Directions for this task: The exercise asks for every line of the data to be reproduced exactly.

══ Recorded data ══

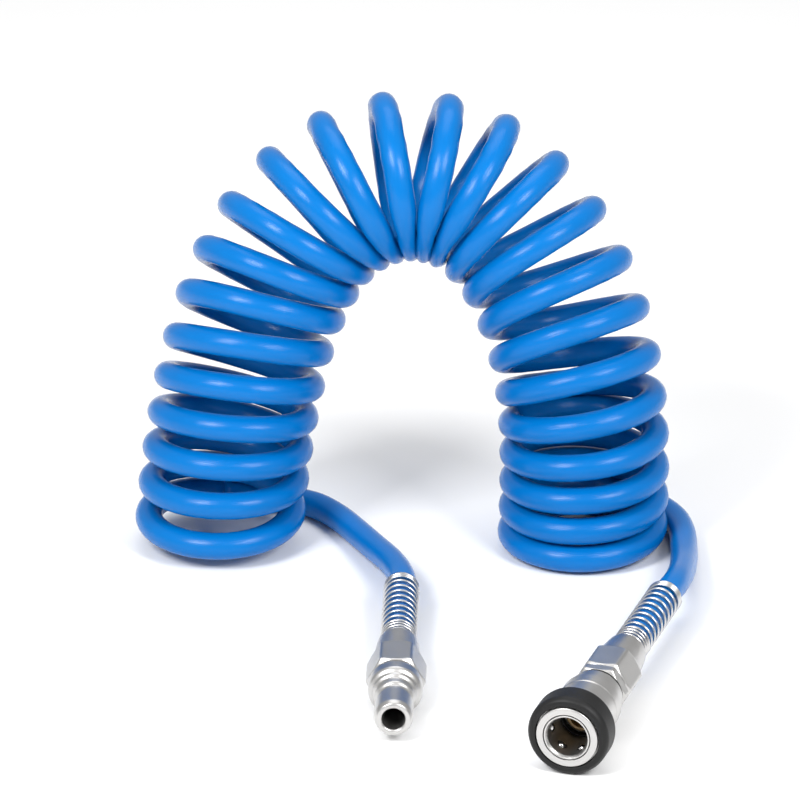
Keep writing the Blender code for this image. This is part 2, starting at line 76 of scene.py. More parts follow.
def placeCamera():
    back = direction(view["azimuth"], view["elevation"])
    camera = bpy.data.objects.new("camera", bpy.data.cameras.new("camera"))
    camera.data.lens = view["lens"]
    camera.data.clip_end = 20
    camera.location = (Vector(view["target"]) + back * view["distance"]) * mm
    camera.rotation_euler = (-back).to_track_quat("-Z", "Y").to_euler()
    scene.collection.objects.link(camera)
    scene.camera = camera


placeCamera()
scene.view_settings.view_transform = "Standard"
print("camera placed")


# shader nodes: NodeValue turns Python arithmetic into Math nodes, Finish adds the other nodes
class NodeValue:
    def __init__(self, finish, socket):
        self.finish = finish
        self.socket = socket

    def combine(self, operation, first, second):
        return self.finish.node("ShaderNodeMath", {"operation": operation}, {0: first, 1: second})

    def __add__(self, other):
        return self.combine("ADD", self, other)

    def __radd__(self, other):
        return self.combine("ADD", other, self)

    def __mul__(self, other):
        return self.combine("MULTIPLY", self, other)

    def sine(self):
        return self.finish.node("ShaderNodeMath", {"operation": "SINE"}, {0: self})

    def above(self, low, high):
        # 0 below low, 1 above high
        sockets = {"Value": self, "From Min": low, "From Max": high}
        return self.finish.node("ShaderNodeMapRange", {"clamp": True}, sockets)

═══

Written reply:
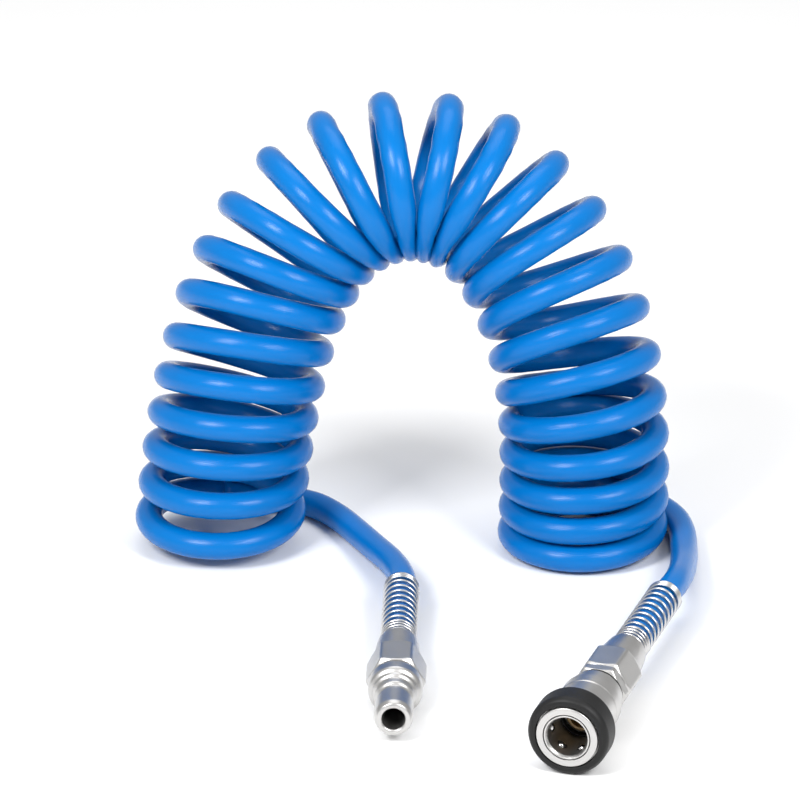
Keep writing the Blender code for this image. This is part 2, starting at line 76 of scene.py. More parts follow.
def placeCamera():
    back = direction(view["azimuth"], view["elevation"])
    camera = bpy.data.objects.new("camera", bpy.data.cameras.new("camera"))
    camera.data.lens = view["lens"]
    camera.data.clip_end = 20
    camera.location = (Vector(view["target"]) + back * view["distance"]) * mm
    camera.rotation_euler = (-back).to_track_quat("-Z", "Y").to_euler()
    scene.collection.objects.link(camera)
    scene.camera = camera


placeCamera()
scene.view_settings.view_transform = "Standard"
print("camera placed")


# shader nodes: NodeValue turns Python arithmetic into Math nodes, Finish adds the other nodes
class NodeValue:
    def __init__(self, finish, socket):
        self.finish = finish
        self.socket = socket

    def combine(self, operation, first, second):
        return self.finish.node("ShaderNodeMath", {"operation": operation}, {0: first, 1: second})

    def __add__(self, other):
        return self.combine("ADD", self, other)

    def __radd__(self, other):
        return self.combine("ADD", other, self)

    def __mul__(self, other):
        return self.combine("MULTIPLY", self, other)

    def sine(self):
        return self.finish.node("ShaderNodeMath", {"operation": "SINE"}, {0: self})

    def above(self, low, high):
        # 0 below low, 1 above high
        sockets = {"Value": self, "From Min": low, "From Max": high}
        return self.finish.node("ShaderNodeMapRange", {"clamp": True}, sockets)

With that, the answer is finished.